At a time when comedies typically pair a male comedian (Ben Stiller, Will Ferrell, Sandler) with a female actress (Jessica Biel, Reese Witherspoon, Sarah Jessica Parker) attempting to be funny, "I Know What Boys Like" has the potential to be a lot more revolutionary than you might think. For the first time in a long time, Hollywood is making a movie about a funny, sexy character with a comedienne in the lead role.
"Oh, God, all her 'Scary Movie's just killed me," actress Dana Goodman said of Faris, who also serves as executive producer on the film. "I just saw 'Just Friends' the other day, and 'The Hot Chick'; she was great in 'The Hot Chick' too."
"I would say 'Just Friends'," McPhee said of her favorite Faris flick. "She was adorable in that!"
When we visited the suburban home where the "Boys" shoot took place, there was plenty of adorable to go around. Walking around the set, McPhee constantly broke out into song, while Colin Hanks kept the camera crew cracking up. As 19-year-old Rumer Willis spit out one-liners inspired by her padded bra, Sandler favorite Alan Covert (serving as producer) stood a few feet away, ribbing All-American Rejects singer Ritter. Presiding over them all was Faris, transformed into a test-tube hybrid of Jessica Simpson and Paris Hilton, stumbling around in super-high-heels with the only emblem of her true self being a coffee-stained white bathrobe she'd shed when "Action!" was called.
"Every day I pass the doughnut cart, and I'm like, 'Aw, man, I just want a doughnut!' " Faris said. "But I have to be in my bikini half of this movie."
Faris may have finally found herself an Austin Powers-like character in disgraced Playmate Shelley Darlingson. "We shot with the girlfriends, and with Hef, and we have a big party scene at the mansion," she explained. "Initially [my character] gets thrown out, because she's just too old. There's no second-tier bunnies, and when it's time to move on, what are ya gonna do?"
"She's on the streets, homeless," laughed Kat Dennings, who plays a geeky sister of Zeta Tau Zeta, along with Goodman, Willis and others. "And then Shelly meets a sorority full of losers. ... They know who they are, just a little too intensely. They don't let themselves have fun, and they don't leave this house."

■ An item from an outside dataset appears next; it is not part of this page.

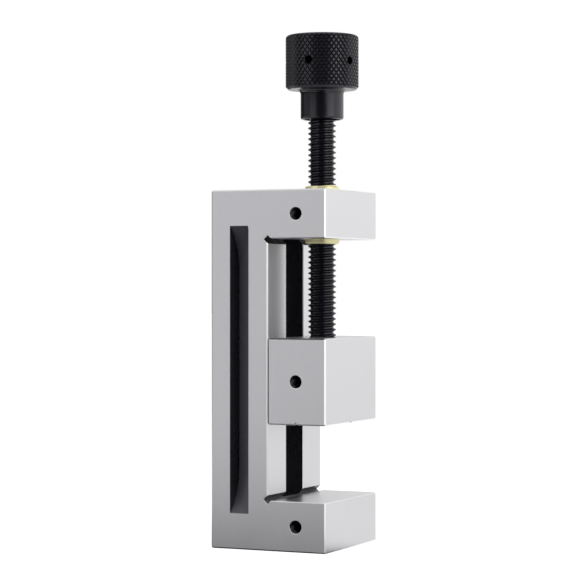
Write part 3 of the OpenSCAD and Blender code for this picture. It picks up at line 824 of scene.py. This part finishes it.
# Floor, light and camera. The first three are levels of light in what the metal mirrors: the dark
# room, the floor behind the vise and the ring of floor on its left. Then come the floor's colour and
# how much of it the mirrored floor loses, its own light and how far it lies under the vise.
ROOM_LEVEL = 0.06
FLOOR_BEHIND = 0.8
FLOOR_RING = 0.76
FLOOR_SHADE = 0.4
FLOOR_DIMMED = 0.97
FLOOR_GLOW = 0.85
FLOOR_DROP = 0.02 * MM
TO_FRONT_LEFT = (-0.766, -0.643, 0.0)
TO_LEFT = (-0.866, -0.5, 0.0)

# The soft panels that the metal mirrors: the azimuth of each, the degrees to each side at which it
# is gone and up to which it is full, and its level of light
PANELS = ((25, 85, 22, 1.25), (-150, 42, 6, 0.46), (90, 58, 30, 1.0), (-125, 34, 12, 0.3))

# The lamps, and the camera that was fitted to the corners of the body in the photograph
LAMP_DISTANCE = 1.2
LAMP_SIZE = 0.8
CAMERA_PLACE = (0.36739, -0.79065, 0.10354)
CAMERA_TURN = 25.2176
CAMERA_LENS = 139.33


def white_rays(t, mirrored):
    """1 on the rays that show a surface to the eye: from the camera or passed through, and mirrored,
    a number or a socket, on the ones that a shiny surface sends on."""
    path = t.add("ShaderNodeLightPath")
    straight = t.math("MAXIMUM", path.outputs["Is Camera Ray"], path.outputs["Is Transmission Ray"])
    return t.math("MAXIMUM", straight, t.math("MULTIPLY", path.outputs["Is Glossy Ray"], mirrored))


def ease(t, value, start, end, low, high):
    """A number that eases from low to high while the value goes from start to end."""
    return t.add("ShaderNodeMapRange", {"Value": value, "From Min": start, "From Max": end,
                                        "To Min": low, "To Max": high},
                 interpolation_type="SMOOTHSTEP").outputs[0]


def reach_along(t, place, way):
    """How far a place or a direction goes along this way."""
    return t.add("ShaderNodeVectorMath", {0: place, 1: way}, operation="DOT_PRODUCT").outputs["Value"]


def studio_world():
    """A white studio to the eye. The metal mirrors soft panels on the right, on the left and above,
    and the dark room behind the camera between them."""
    world = bpy.data.worlds.new("studio")
    bpy.context.scene.world = world
    world.use_nodes = True
    t = Tree(world.node_tree)
    shader = world.node_tree.nodes["Background"]
    way = t.add("ShaderNodeTexCoord").outputs["Generated"]
    parts = t.add("ShaderNodeSeparateXYZ", {0: way})

    def lobe(azimuth, wide, narrow, strength):
        """A panel at this azimuth, gone at wide degrees to each side and full up to narrow."""
        toward = (math.cos(math.radians(azimuth)), math.sin(math.radians(azimuth)), 0)
        level = t.add("ShaderNodeVectorMath", {0: way, 1: (1, 1, 0)}, operation="MULTIPLY")
        unit = t.add("ShaderNodeVectorMath", {0: level.outputs[0]}, operation="NORMALIZE")
        return ease(t, reach_along(t, unit.outputs[0], toward), math.cos(math.radians(wide)),
                    math.cos(math.radians(narrow)), 0.0, strength)

    above = ease(t, parts.outputs["Z"], 0.5, 0.95, 0.0, 1.1)
    panels = lobe(*PANELS[0])
    for panel in PANELS[1:]:
        panels = t.math("MAXIMUM", panels, lobe(*panel))
    tall = ease(t, t.math("ABSOLUTE", parts.outputs["Z"]), 0.66, 0.3, 0.0, 1.0)
    panels = t.math("MULTIPLY", panels, tall)
    light = t.math("MAXIMUM", t.math("MAXIMUM", panels, above), ROOM_LEVEL)
    strength = t.math("MAXIMUM", light, white_rays(t, 0.0))
    t.feed(shader, "Color", (1.0, 1.0, 1.0, 1.0))
    t.feed(shader, "Strength", strength)


def studio_floor():
    """A pale floor that is white to the eye and keeps the shadow of the object. The metal mirrors it
    pale behind the vise and in a ring on its left, and dark towards the camera."""
    shape = bmesh.new()
    bmesh.ops.create_grid(shape, x_segments=8, y_segments=8, size=6.0)
    floor = from_bmesh("floor", shape)
    placed(floor, Matrix.Translation((0, 0, BASE_LOW.z - FLOOR_DROP)))
    material = bpy.data.materials.new("studio_floor")
    material.use_nodes = True
    tree = material.node_tree
    tree.nodes.remove(tree.nodes["Principled BSDF"])
    t = Tree(tree)
    place = t.add("ShaderNodeTexCoord").outputs["Object"]
    behind = ease(t, reach_along(t, place, TO_FRONT_LEFT), 0.005, -0.035, 0.0, FLOOR_BEHIND)
    reach = t.add("ShaderNodeVectorMath", {0: place}, operation="LENGTH").outputs["Value"]
    near = ease(t, reach, 0.05, 0.26, 0.0, FLOOR_RING)
    far = ease(t, reach, 0.4, 0.75, FLOOR_RING, 0.0)
    unit = t.add("ShaderNodeVectorMath", {0: place}, operation="NORMALIZE").outputs[0]
    left = ease(t, reach_along(t, unit, TO_LEFT), 0.2, 0.7, 0.0, 1.0)
    pale = t.math("MAXIMUM", behind, t.math("MULTIPLY", t.math("MINIMUM", near, far), left))
    glossy = t.add("ShaderNodeLightPath").outputs["Is Glossy Ray"]
    dimmed = t.math("MULTIPLY", glossy, t.math("SUBTRACT", 1.0, pale))
    kept = t.math("SUBTRACT", 1.0, t.math("MULTIPLY", dimmed, FLOOR_DIMMED))
    shade = t.math("MULTIPLY", FLOOR_SHADE, kept)
    matte = t.add("ShaderNodeBsdfDiffuse", {"Color": shade})
    strength = t.math("MULTIPLY", white_rays(t, pale), FLOOR_GLOW)
    glow = t.add("ShaderNodeEmission", {"Color": (1.0, 1.0, 1.0, 1.0), "Strength": strength})
    both = t.add("ShaderNodeAddShader", {0: matte.outputs[0], 1: glow.outputs[0]})
    t.tree.links.new(both.outputs[0], tree.nodes["Material Output"].inputs["Surface"])
    floor.data.materials.append(material)


def softbox(name, azimuth, elevation, power):
    """A square area lamp that looks at the middle of the vise."""
    lamp = bpy.data.lights.new(name, "AREA")
    lamp.shape = "RECTANGLE"
    lamp.size = lamp.size_y = LAMP_SIZE
    lamp.energy = power
    holder = bpy.data.objects.new(name, lamp)
    bpy.context.scene.collection.objects.link(holder)
    a, e = math.radians(azimuth), math.radians(elevation)
    away = Vector((math.cos(a) * math.cos(e), math.sin(a) * math.cos(e), math.sin(e)))
    holder.location = Vector((0, 0, 0.1)) + away * LAMP_DISTANCE
    holder.rotation_mode = "QUATERNION"
    holder.rotation_quaternion = away.to_track_quat("Z", "Y")


studio_world()
studio_floor()
softbox("key", azimuth=-20, elevation=24, power=2.7)
softbox("fill", azimuth=-115, elevation=24, power=1.9)

camera_data = bpy.data.cameras.new("camera")
camera = bpy.data.objects.new("camera", camera_data)
bpy.context.scene.collection.objects.link(camera)
camera_data.lens = CAMERA_LENS
camera_data.sensor_width = 36.0
camera_data.clip_end = 50.0
camera.location = CAMERA_PLACE
camera.rotation_euler = (math.radians(90), 0, math.radians(CAMERA_TURN))
bpy.context.scene.camera = camera
bpy.context.scene.view_settings.view_transform = "Standard"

"Shelley finds a sorority of, well, we're just total misfits," explained "Cheetah Girls" star Kiely Williams, who plays the shyest of the makeover candidates. "We're socially awkward girls. And she turns us into bunnies — but it's more about being ourselves; she gives us so much confidence."
Two people who aren't lacking for confidence, however, are the newest Hollywood stars on this set. "It started with a call from my agent, and then I went on an audition," remembered McPhee, whose supporting role in the film formerly known as "House Bunny" marks her big-screen debut. "I thought [the script] was adorable. It reminded me of that 'Legally Blonde,' 'Clueless'-type thing, and I thought it would be a good move to be in an ensemble and to do something very sweet and uplifting."
"Basically what happens is I come in, I look good, I throw my man meat all around, and I'm like, 'Hey, ladies, who wants a piece of the Ty show?' " Ritter grinned. "And people start pulling off little morsels; by the end of the movie, I'm completely ravaged.
"No, honestly, I'm just like the nice frat guy who tries to be completely cool, but is just too goofy to be totally cool," he continued. "I think people who are cool suck anyways."
When Ritter and McPhee met with their new boss for the first time, however, they quickly discovered that, unlike his "Billy Madison" character, he didn't need to pee his pants to be cooler than Miles Davis. "I met with Adam — well, I didn't really meet with him [so much as] I just said, 'Hey, how're you doing?' " the "American Idol" runner-up laughed. "Then I went into the other room and auditioned. That was a little nerve-racking, but I was excited just to be in his office and his world, because I grew up watching all his movies."
"Adam has been so supportive of this project," Faris said of her boss. "We've got the comedy that you can expect from me, but we've also got the broad comedy that you expect from Happy Madison. We've got a really strong, quirky lead character ... which ... with the Happy Madison projects, is what Adam [usually] does. I think it's cool, because we haven't seen a leading female in a long time that's also a character who's weird and quirky, a little bizarre and just a little bit off.
"Shelley Darlingson is very innocent and naive," Faris said proudly of her creation, looking forward to the film's 2008 release. "I would not call her stupid — but I also wouldn't call her terribly bright."